I’ve talked about the Tang man before.  He’s my driver in the morning.  I send a text message at night for the time to pick me up in the morning like

3.20.09  8:00am ok?

And he replies with a simple “ok”.  Rudimentary, but it works. I don’t speak Vietnamese, he doesn’t speak English.  It’s a classic case of k.i.s.s.

But recently I found a motorbike driver who stays around my work area.  Mr. Ha speaks a little English, is a safe driver and can be at my work in five minutes.  So I developed a good system.  The Tang man takes me to work.  Mr. Ha takes me home.  Win-Win-Win.

Just before Berlin, Mr. Ha went out to the countryside to visit family.  He called to tell me he wouldn’t be available.  I told him I’d call him after Berlin.  Cool.

When I came back from Berlin, the Tang man picked me up the next morning.  I had the receptionist explain that I forgot to tell him I went out of town and that I apologize for not contacting him before my trip.  He said it was no problem, but asked why I never call him to pick me up at work. I had to remind him that he told me he’s busy at night taking my friends Anna or MJ to their gig at night.  He said to call him anyway and that if he’s busy, so be it, but if he’s free, he’d like to take me home.  Fair enough.

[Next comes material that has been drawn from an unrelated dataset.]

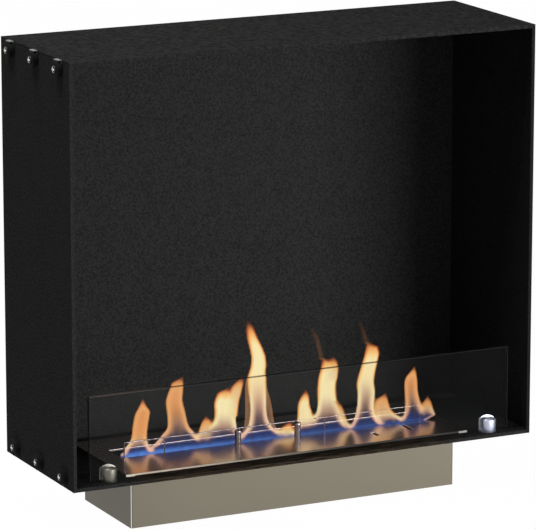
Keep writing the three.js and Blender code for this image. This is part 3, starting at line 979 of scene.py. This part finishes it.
# Each tongue has its warmth, its fill height, how dense it is, and its stations from foot to tip: height,
# middle and half width. They were read off the photograph and brought to mm by its camera.
TONGUES = {
    "flame_1": (1.0, 28, 0.95, (
        (9, -175.6, 17.0), (16, -175.6, 14.3), (22, -173.9, 10.9), (28, -172.9, 9.4),
        (41, -171.3, 9.2), (52, -169.2, 9.1), (57, -168.0, 8.4), (65, -168.2, 3.6), (71, -168.1, 0.5),
    )),
    "flame_2": (0.95, 62, 0.95, (
        (13, -124.8, 33.3), (19, -124.5, 26.1), (26, -123.8, 19.9), (32, -123.4, 14.7),
        (38, -123.8, 12.3), (52, -125.7, 11.0), (65, -128.1, 10.2), (71, -127.6, 9.7),
        (84, -124.4, 7.7), (89, -123.2, 6.2), (93, -118.8, 1.5),
    )),
    "flame_3": (0.70, 20, 0.9, (
        (8, -88.8, 14.0), (19, -88.7, 10.4), (26, -88.4, 7.9), (32, -87.5, 6.7),
        (37, -86.9, 5.2), (42, -87.6, 1.0),
    )),
    "flame_4": (0.0, 42, 1.0, (
        (7, -73.7, 36.7), (12, -73.4, 32.2), (17, -71.8, 26.2), (23, -69.3, 21.5),
        (29, -66.3, 17.5), (36, -63.2, 14.0), (48, -61.9, 13.9), (55, -62.3, 14.2),
        (61, -62.5, 13.0), (67, -63.6, 10.0), (71, -63.5, 6.9), (74, -60.4, 1.5),
    )),
    "flame_5": (0.5, 30, 0.92, (
        (38, -55.0, 5.8), (54, -52.9, 6.6), (65, -50.1, 7.3), (73, -47.7, 6.9),
        (79, -44.8, 5.6), (84, -42.0, 2.2),
    )),
    "flame_6": (0.05, 76, 1.0, (
        (7, -17.0, 30.8), (13, -17.8, 25.2), (18, -18.7, 20.1), (24, -18.7, 14.9),
        (31, -19.2, 11.9), (44, -19.6, 10.1), (57, -20.1, 10.3), (70, -21.1, 11.3),
        (83, -21.7, 11.8), (90, -21.1, 10.6), (96, -19.7, 9.9), (102, -19.2, 9.3),
        (109, -19.5, 8.7), (115, -21.0, 8.1), (122, -23.3, 7.4), (129, -25.9, 6.7),
        (135, -28.0, 6.0), (142, -29.8, 5.1), (147, -30.8, 4.0), (153, -32.6, 1.4),
    )),
    "flame_7": (1.0, 86, 0.34, (
        (8, -17.0, 36.0), (20, -18.1, 22.0), (31, -18.5, 18.9), (44, -19.2, 17.5),
        (57, -20.6, 16.1), (70, -22.6, 14.2), (77, -22.8, 13.4), (83, -21.9, 12.5),
        (88, -20.6, 9.1), (92, -20.2, 3.0),
    )),
    "flame_8": (0.15, 12, 0.9, (
        (6, 15.0, 15.0), (10, 15.0, 13.8), (14, 15.7, 11.2), (19, 18.4, 6.7), (24, 21.7, 1.9),
    )),
    "flame_9": (0.1, 24, 1.0, (
        (11, 44.4, 16.1), (17, 44.0, 13.5), (25, 42.8, 11.6), (30, 41.7, 9.7),
        (37, 40.7, 8.5), (43, 39.9, 7.3), (48, 40.3, 6.6), (54, 41.4, 4.7), (60, 42.4, 1.5),
    )),
    "flame_10": (0.05, 50, 1.0, (
        (8, 66.9, 32.4), (14, 66.9, 27.1), (20, 69.3, 20.9), (27, 70.8, 17.1),
        (34, 71.6, 14.3), (41, 71.3, 12.8), (48, 70.5, 12.0), (62, 70.0, 11.7),
        (74, 71.3, 11.9), (85, 72.8, 10.7), (91, 72.8, 9.5), (93, 71.7, 8.3), (98, 65.2, 1.5),
    )),
    "flame_11": (0.5, 60, 0.8, (
        (70, 75.0, 6.0), (85, 77.5, 5.9), (90, 78.4, 3.8), (96, 78.2, 2.4), (98, 78.5, 1.2),
    )),
    "flame_12": (0.7, 16, 0.75, (
        (6, 99.1, 4.9), (10, 96.2, 4.3), (18, 93.3, 3.8), (25, 90.4, 3.9),
        (32, 88.0, 3.8), (37, 86.4, 3.0), (41, 83.8, 1.1),
    )),
    "flame_13": (0.1, 66, 1.0, (
        (3, 124.0, 25.1), (8, 122.6, 21.2), (15, 121.3, 16.4), (22, 120.8, 12.9),
        (29, 120.9, 11.3), (36, 121.6, 10.6), (49, 122.6, 11.0), (63, 121.4, 11.0),
        (74, 123.4, 10.5), (85, 126.5, 9.9), (96, 129.5, 9.4), (101, 129.8, 8.7),
        (106, 129.3, 7.4), (108, 127.7, 5.5), (112, 124.1, 1.4),
    )),
    "flame_14": (0.8, 20, 0.88, (
        (9, 157.6, 16.1), (14, 153.4, 14.9), (20, 148.3, 12.2), (26, 144.9, 10.3),
        (33, 143.4, 8.9), (40, 143.8, 6.7), (45, 147.0, 1.9),
    )),
    "flame_15": (1.0, 62, 0.95, (
        (5, 187.0, 23.1), (9, 186.5, 18.9), (15, 186.5, 14.2), (22, 186.0, 11.5),
        (29, 185.2, 10.0), (43, 183.0, 8.4), (57, 182.2, 8.1), (64, 182.9, 6.5),
        (69, 184.8, 3.8), (74, 186.3, 1.2),
    )),
    "flame_16": (1.0, 24, 0.78, (
        (7, 202.5, 12.6), (13, 204.2, 10.8), (18, 203.9, 9.0), (24, 204.1, 6.9),
        (29, 204.4, 5.0), (35, 204.7, 1.5),
    )),
    "wisp_1": (1.0, 60, 0.07, (
        (97, 63.3, 2.2), (106, 61.2, 2.5), (114, 59.1, 2.5), (123, 57.0, 2.5),
        (131, 53.2, 2.4), (138, 49.6, 1.9),
    )),
    "wisp_2": (1.0, 60, 0.05, (
        (110, 123.3, 2.3), (116, 121.3, 2.6), (125, 118.6, 2.6), (133, 115.7, 2.2), (141, 112.7, 1.7),
    )),
}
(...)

So, feeling a bit of jet lag in the first days back, I asked him to be at the office at 6pm.  And I did this for the past three nights because, frankly, I’m exhausted.  I can barely keep my eyes open at work and just need to ease back into the Vietnamese clock.  And I always thought I did pretty good with jet lag.  Whatever – anyway…

Well yesterday, I get a call during the day from Mr. Ha.  I missed the call and figured he was telling me that he was back from the countryside or on his way there and simply wanted to check in with me.  He’s a good salesman in that way.

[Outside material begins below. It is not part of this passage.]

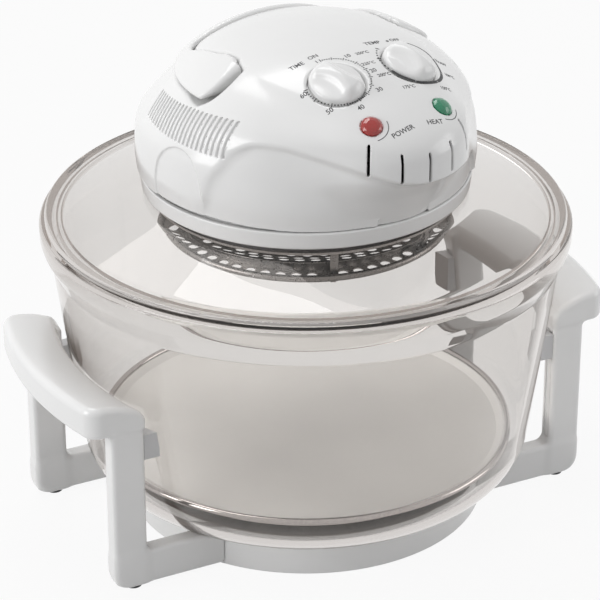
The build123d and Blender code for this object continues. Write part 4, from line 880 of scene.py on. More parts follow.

After I got home and got cozy on the couch with my laptop, about 8:30pm.  I saw that Mr. Ha was calling again.  I didn’t want to deal, frankly.  An hour later, I was about to hit the sack and Mr. Ha called again.  Surely that would be the last time.  He can’t be that desperate for my business, nor that curious about my whereabouts.  Could he?

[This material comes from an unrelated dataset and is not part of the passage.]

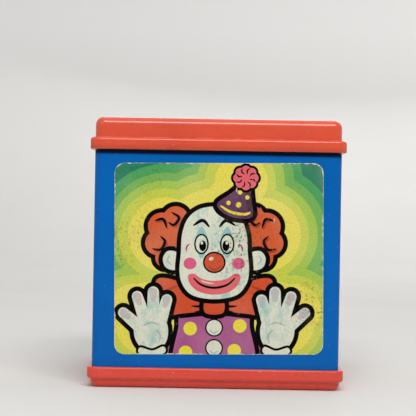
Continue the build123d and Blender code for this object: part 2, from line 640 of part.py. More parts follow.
def head_shell():
    """Hollow vinyl head with an open neck and two ears."""
    head = head_ball()
    for side in (-1, 1):
        head += Pos(FIGURE_X + side * (HEAD_RADIUS + 0.5), -2, HEAD_Z - 6) * Sphere(5.0)
    head += rod_z(12.8, FIGURE_X, 0, NECK_Z - 3, NECK_Z)
    return head - head_ball(-2.2) - rod_z(11.4, FIGURE_X, 0, 40, 60)


def nose():
    return Pos(FIGURE_X, -HEAD_RADIUS - 1.6, HEAD_Z - 3) * Sphere(5.6) - head_ball(0.03)


def hair(side):
    puff = Pos(FIGURE_X + side * 31.0, 4.0, HEAD_Z + 7) * Rot(0, 90, 0) * Sphere(HAIR_RADIUS)
    puff -= head_ball(0.03)
    return puff - Pos(FIGURE_X + side * (HEAD_RADIUS + 0.5), -2, HEAD_Z - 6) * Sphere(5.1)


HAT_PLACE = Pos(FIGURE_X, 0, HAT_BASE_Z) * Rot(0, -HAT_TILT, 0)


def hat():
    cone = HAT_PLACE * Cone(HAT_BASE_RADIUS, 2.4, HAT_TIP_Z - HAT_BASE_Z, align=LOW)
    return cone - head_ball(0.03)


def hat_tassel():
    ball = HAT_PLACE * Pos(0, 0, HAT_TIP_Z - HAT_BASE_Z + TASSEL_RADIUS - 3) * Sphere(TASSEL_RADIUS)
    return ball - HAT_PLACE * Cone(HAT_BASE_RADIUS, 2.4, HAT_TIP_Z - HAT_BASE_Z, align=LOW)


PARTS = {
    "case_body": case_body(), "base_tray": base_tray(), "base_screws": base_screws(),
    "front_label": label("front"), "right_label": label("right"),
    "back_label": label("back"), "left_label": label("left"),
    "lid_shell": lid_shell(), "hinge_pin": hinge_pin(), "lid_keeper": lid_keeper(),
    "keeper_screws": keeper_screws(), "latch_lever": latch_lever(), "latch_pin": latch_pin(),
    "latch_spring": latch_spring(), "movement_frame": movement_frame(), "frame_screws": frame_screws(),
    "tone_comb": tone_comb(), "comb_screws": comb_screws(), "tune_drum": tune_drum(),
    "drum_gear": drum_gear(), "drum_shaft": drum_shaft(), "release_cam": release_cam(),
    "crank_bush": crank_bush(), "crank_shaft": crank_shaft(), "crank_pinion": crank_pinion(),
    "crank_arm": crank_arm(), "crank_screw": crank_screw(), "knob_pin": knob_pin(),
    "crank_knob": crank_knob(),
    "spring_seat": spring_seat(), "seat_screws": seat_screws(), "body_spring": body_spring(),
    "spring_cap": spring_cap(), "costume": costume(), "ruff_collar": ruff_collar(), "bow_tie": bow_tie(),
    "sleeve_left": sleeve(1), "sleeve_right": sleeve(-1), "hand_left": hand(1), "hand_right": hand(-1),
    "neck_plug": neck_plug(), "head_shell": head_shell(), "nose": nose(),
    "hair_left": hair(1), "hair_right": hair(-1), "hat": hat(), "hat_tassel": hat_tassel(),
}

os.makedirs("parts", exist_ok=True)
for name, shape in PARTS.items():
    solids = shape if isinstance(shape, list) else [shape]
    export_step(Compound(children=[s for part in solids for s in part.solids()]), f"parts/{name}.step")
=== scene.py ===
import json
import random
from math import acos, atan2, cos, exp, hypot, pi, radians, sin, sqrt, tan

import bpy
from mathutils import Matrix, Vector
from mathutils.geometry import delaunay_2d_cdt


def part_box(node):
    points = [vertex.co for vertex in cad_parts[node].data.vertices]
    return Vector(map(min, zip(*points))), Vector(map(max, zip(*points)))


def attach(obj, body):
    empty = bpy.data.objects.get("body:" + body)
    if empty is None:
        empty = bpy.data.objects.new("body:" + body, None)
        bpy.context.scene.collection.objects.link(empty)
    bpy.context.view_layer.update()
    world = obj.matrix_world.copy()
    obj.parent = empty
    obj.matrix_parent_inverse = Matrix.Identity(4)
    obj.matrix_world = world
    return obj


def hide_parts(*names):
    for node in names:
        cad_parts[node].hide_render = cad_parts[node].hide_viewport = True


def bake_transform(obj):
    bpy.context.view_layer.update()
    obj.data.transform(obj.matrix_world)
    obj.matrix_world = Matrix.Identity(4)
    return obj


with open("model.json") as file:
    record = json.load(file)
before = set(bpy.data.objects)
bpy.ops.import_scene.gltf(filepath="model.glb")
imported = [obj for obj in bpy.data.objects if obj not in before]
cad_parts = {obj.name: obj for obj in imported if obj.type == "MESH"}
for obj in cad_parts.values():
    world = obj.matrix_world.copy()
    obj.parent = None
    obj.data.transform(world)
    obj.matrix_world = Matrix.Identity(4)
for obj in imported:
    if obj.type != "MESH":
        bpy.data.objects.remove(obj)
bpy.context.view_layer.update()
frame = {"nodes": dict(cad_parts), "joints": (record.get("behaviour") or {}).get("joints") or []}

scene = bpy.context.scene
MM = 0.001
TAU = 2 * pi
GOLDEN_ANGLE = 2.39996
dice = random.Random(7)


# ---- colours and node trees ----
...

I drifted off into dreamland only to to be jolted awake, thinking my alarm was going off.  10:30pm.  I rolled over, I just want to get some sleep, people!!!

The last call came at 11:50pm.  Then I was angry.  And I didn’t pick up the phone because I didn’t want to yell profanity at the man.  But I was extremely bothered by this.  Was he drunk?  Why would a motorbike driver ever need to call me at 11:50pm. EVER???

The next day, I had one of my staff members, Mr. Nam help me.  I told him the situation.  He thought it also strange and unacceptable.  So he called Mr. Ha for me.  Mr. Ha apologized profusely but said that he was very concerned because he had asked around and heard from others that I had found a new motorbike driver.  He wanted to talk with me about this because he asked and who-knows-who told him they’d seen me with another driver.  Mr. Nam explained that if I needed his services, I would call him, but asked Mr. Ha not to call me again.


Like I need this.  Now I’m supposed to feel like I’m cheating every time I hop on the back of someone else’s motorbike?  He asked other people about my motorbike habits? WTF???

Mr. Ha needs to chill out and realize that the Tang man, who I met when I traveled here last year, is my main biker dude.  And Mr. Ha needs to figure out that the moment he called me more than once in a day, and at 11:50 at night – he lost my business for good.  What a ding dong.

Not only am I tired of relying on others to get around town, but I do not enjoy being made a pawn in some weirdo motorbike driver war.  I’ve got my heart set on a Honda Airblade, red, slick and automatic, and at this point I don’t think I can buy it quick enough.